### Problem requirements
Repeat the listing in full, word for word.

### Supplied material
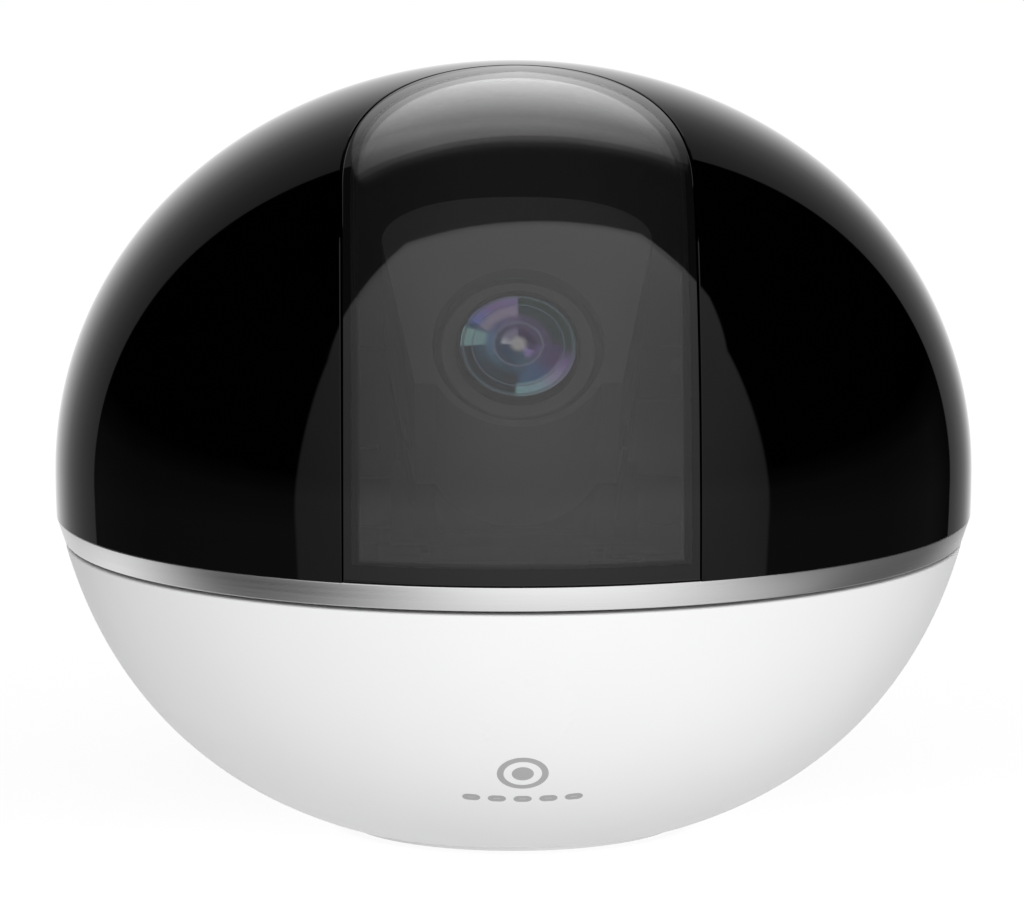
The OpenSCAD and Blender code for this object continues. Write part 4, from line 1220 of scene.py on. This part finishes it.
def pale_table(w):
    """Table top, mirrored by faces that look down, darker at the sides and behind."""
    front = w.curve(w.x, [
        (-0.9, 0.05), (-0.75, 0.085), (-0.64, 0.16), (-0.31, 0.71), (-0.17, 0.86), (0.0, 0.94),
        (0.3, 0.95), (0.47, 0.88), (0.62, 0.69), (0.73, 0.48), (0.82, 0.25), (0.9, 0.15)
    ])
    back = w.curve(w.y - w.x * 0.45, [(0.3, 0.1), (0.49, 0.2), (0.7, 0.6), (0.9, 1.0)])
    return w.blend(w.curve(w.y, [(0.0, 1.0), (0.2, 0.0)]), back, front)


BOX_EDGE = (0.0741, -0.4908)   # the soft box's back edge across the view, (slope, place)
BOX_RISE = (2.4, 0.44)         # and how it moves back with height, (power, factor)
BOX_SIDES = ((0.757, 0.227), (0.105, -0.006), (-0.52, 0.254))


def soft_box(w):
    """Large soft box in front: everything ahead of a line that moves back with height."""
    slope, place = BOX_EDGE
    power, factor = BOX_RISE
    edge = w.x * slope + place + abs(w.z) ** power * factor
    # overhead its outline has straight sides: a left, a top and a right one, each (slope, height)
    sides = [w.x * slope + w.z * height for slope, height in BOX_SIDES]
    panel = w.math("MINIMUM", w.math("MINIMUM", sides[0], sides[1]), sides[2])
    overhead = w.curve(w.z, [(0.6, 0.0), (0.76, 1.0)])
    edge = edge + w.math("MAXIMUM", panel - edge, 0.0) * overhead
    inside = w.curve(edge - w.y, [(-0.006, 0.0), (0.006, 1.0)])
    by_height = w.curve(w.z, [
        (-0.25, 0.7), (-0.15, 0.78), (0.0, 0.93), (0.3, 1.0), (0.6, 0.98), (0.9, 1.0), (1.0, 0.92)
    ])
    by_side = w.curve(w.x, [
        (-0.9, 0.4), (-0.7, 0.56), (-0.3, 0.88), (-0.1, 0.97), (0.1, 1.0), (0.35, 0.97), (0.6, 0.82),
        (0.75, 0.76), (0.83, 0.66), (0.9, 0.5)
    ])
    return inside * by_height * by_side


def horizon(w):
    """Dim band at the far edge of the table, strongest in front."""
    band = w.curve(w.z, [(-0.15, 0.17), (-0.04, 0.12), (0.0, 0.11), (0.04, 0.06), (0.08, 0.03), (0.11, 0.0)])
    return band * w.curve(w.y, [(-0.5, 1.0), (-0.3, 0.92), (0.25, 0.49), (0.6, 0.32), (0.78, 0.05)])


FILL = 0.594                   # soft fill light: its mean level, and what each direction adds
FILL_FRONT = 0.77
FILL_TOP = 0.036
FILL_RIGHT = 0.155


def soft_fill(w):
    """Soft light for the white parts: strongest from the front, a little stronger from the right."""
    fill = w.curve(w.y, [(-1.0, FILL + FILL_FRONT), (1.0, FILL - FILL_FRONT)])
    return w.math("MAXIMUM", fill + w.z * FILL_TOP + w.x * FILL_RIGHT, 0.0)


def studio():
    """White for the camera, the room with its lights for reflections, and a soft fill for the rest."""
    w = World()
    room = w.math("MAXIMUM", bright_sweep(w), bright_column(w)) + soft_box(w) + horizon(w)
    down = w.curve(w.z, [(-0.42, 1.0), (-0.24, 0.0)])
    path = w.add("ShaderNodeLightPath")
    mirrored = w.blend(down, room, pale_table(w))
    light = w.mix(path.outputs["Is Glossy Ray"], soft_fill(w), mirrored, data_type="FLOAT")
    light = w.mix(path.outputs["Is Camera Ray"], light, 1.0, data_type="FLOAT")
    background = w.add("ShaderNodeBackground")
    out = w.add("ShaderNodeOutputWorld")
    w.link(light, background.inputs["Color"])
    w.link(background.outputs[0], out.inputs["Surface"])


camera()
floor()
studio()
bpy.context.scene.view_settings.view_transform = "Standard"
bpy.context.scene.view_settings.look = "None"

### Answer for this exercise
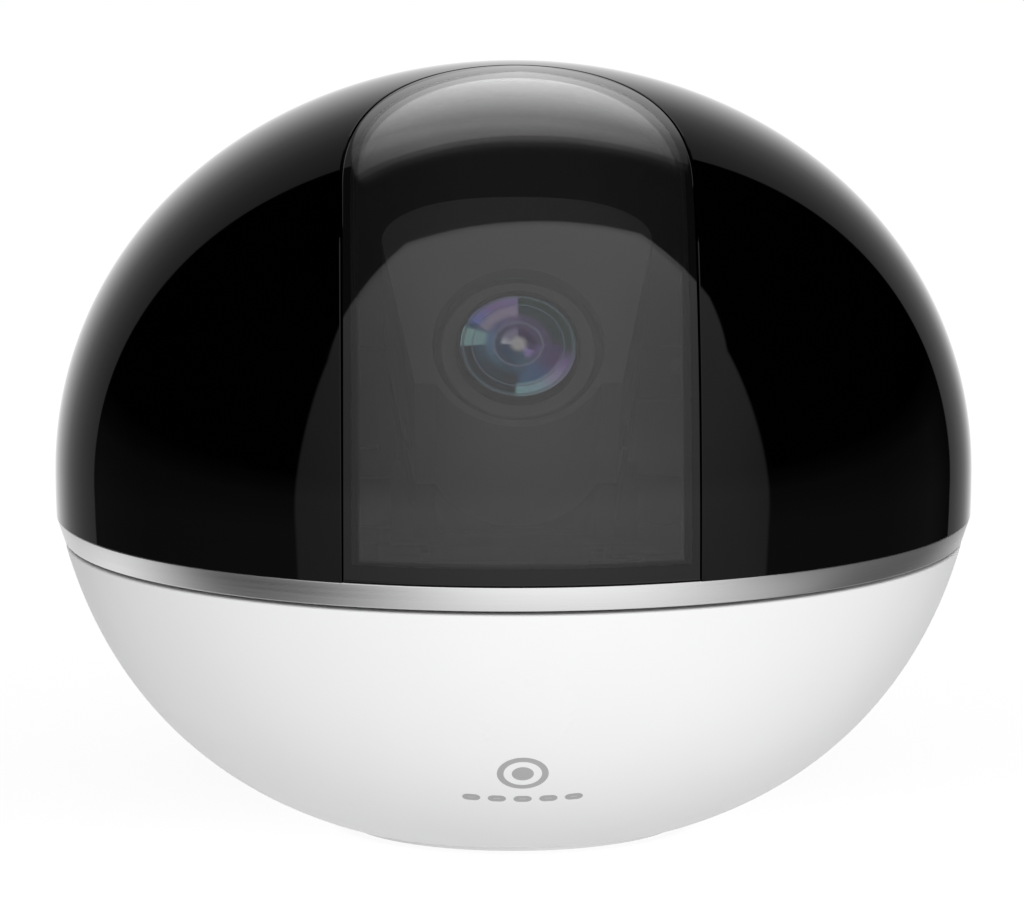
The OpenSCAD and Blender code for this object continues. Write part 4, from line 1220 of scene.py on. This part finishes it.
def pale_table(w):
    """Table top, mirrored by faces that look down, darker at the sides and behind."""
    front = w.curve(w.x, [
        (-0.9, 0.05), (-0.75, 0.085), (-0.64, 0.16), (-0.31, 0.71), (-0.17, 0.86), (0.0, 0.94),
        (0.3, 0.95), (0.47, 0.88), (0.62, 0.69), (0.73, 0.48), (0.82, 0.25), (0.9, 0.15)
    ])
    back = w.curve(w.y - w.x * 0.45, [(0.3, 0.1), (0.49, 0.2), (0.7, 0.6), (0.9, 1.0)])
    return w.blend(w.curve(w.y, [(0.0, 1.0), (0.2, 0.0)]), back, front)


BOX_EDGE = (0.0741, -0.4908)   # the soft box's back edge across the view, (slope, place)
BOX_RISE = (2.4, 0.44)         # and how it moves back with height, (power, factor)
BOX_SIDES = ((0.757, 0.227), (0.105, -0.006), (-0.52, 0.254))


def soft_box(w):
    """Large soft box in front: everything ahead of a line that moves back with height."""
    slope, place = BOX_EDGE
    power, factor = BOX_RISE
    edge = w.x * slope + place + abs(w.z) ** power * factor
    # overhead its outline has straight sides: a left, a top and a right one, each (slope, height)
    sides = [w.x * slope + w.z * height for slope, height in BOX_SIDES]
    panel = w.math("MINIMUM", w.math("MINIMUM", sides[0], sides[1]), sides[2])
    overhead = w.curve(w.z, [(0.6, 0.0), (0.76, 1.0)])
    edge = edge + w.math("MAXIMUM", panel - edge, 0.0) * overhead
    inside = w.curve(edge - w.y, [(-0.006, 0.0), (0.006, 1.0)])
    by_height = w.curve(w.z, [
        (-0.25, 0.7), (-0.15, 0.78), (0.0, 0.93), (0.3, 1.0), (0.6, 0.98), (0.9, 1.0), (1.0, 0.92)
    ])
    by_side = w.curve(w.x, [
        (-0.9, 0.4), (-0.7, 0.56), (-0.3, 0.88), (-0.1, 0.97), (0.1, 1.0), (0.35, 0.97), (0.6, 0.82),
        (0.75, 0.76), (0.83, 0.66), (0.9, 0.5)
    ])
    return inside * by_height * by_side


def horizon(w):
    """Dim band at the far edge of the table, strongest in front."""
    band = w.curve(w.z, [(-0.15, 0.17), (-0.04, 0.12), (0.0, 0.11), (0.04, 0.06), (0.08, 0.03), (0.11, 0.0)])
    return band * w.curve(w.y, [(-0.5, 1.0), (-0.3, 0.92), (0.25, 0.49), (0.6, 0.32), (0.78, 0.05)])


FILL = 0.594                   # soft fill light: its mean level, and what each direction adds
FILL_FRONT = 0.77
FILL_TOP = 0.036
FILL_RIGHT = 0.155


def soft_fill(w):
    """Soft light for the white parts: strongest from the front, a little stronger from the right."""
    fill = w.curve(w.y, [(-1.0, FILL + FILL_FRONT), (1.0, FILL - FILL_FRONT)])
    return w.math("MAXIMUM", fill + w.z * FILL_TOP + w.x * FILL_RIGHT, 0.0)


def studio():
    """White for the camera, the room with its lights for reflections, and a soft fill for the rest."""
    w = World()
    room = w.math("MAXIMUM", bright_sweep(w), bright_column(w)) + soft_box(w) + horizon(w)
    down = w.curve(w.z, [(-0.42, 1.0), (-0.24, 0.0)])
    path = w.add("ShaderNodeLightPath")
    mirrored = w.blend(down, room, pale_table(w))
    light = w.mix(path.outputs["Is Glossy Ray"], soft_fill(w), mirrored, data_type="FLOAT")
    light = w.mix(path.outputs["Is Camera Ray"], light, 1.0, data_type="FLOAT")
    background = w.add("ShaderNodeBackground")
    out = w.add("ShaderNodeOutputWorld")
    w.link(light, background.inputs["Color"])
    w.link(background.outputs[0], out.inputs["Surface"])


camera()
floor()
studio()
bpy.context.scene.view_settings.view_transform = "Standard"
bpy.context.scene.view_settings.look = "None"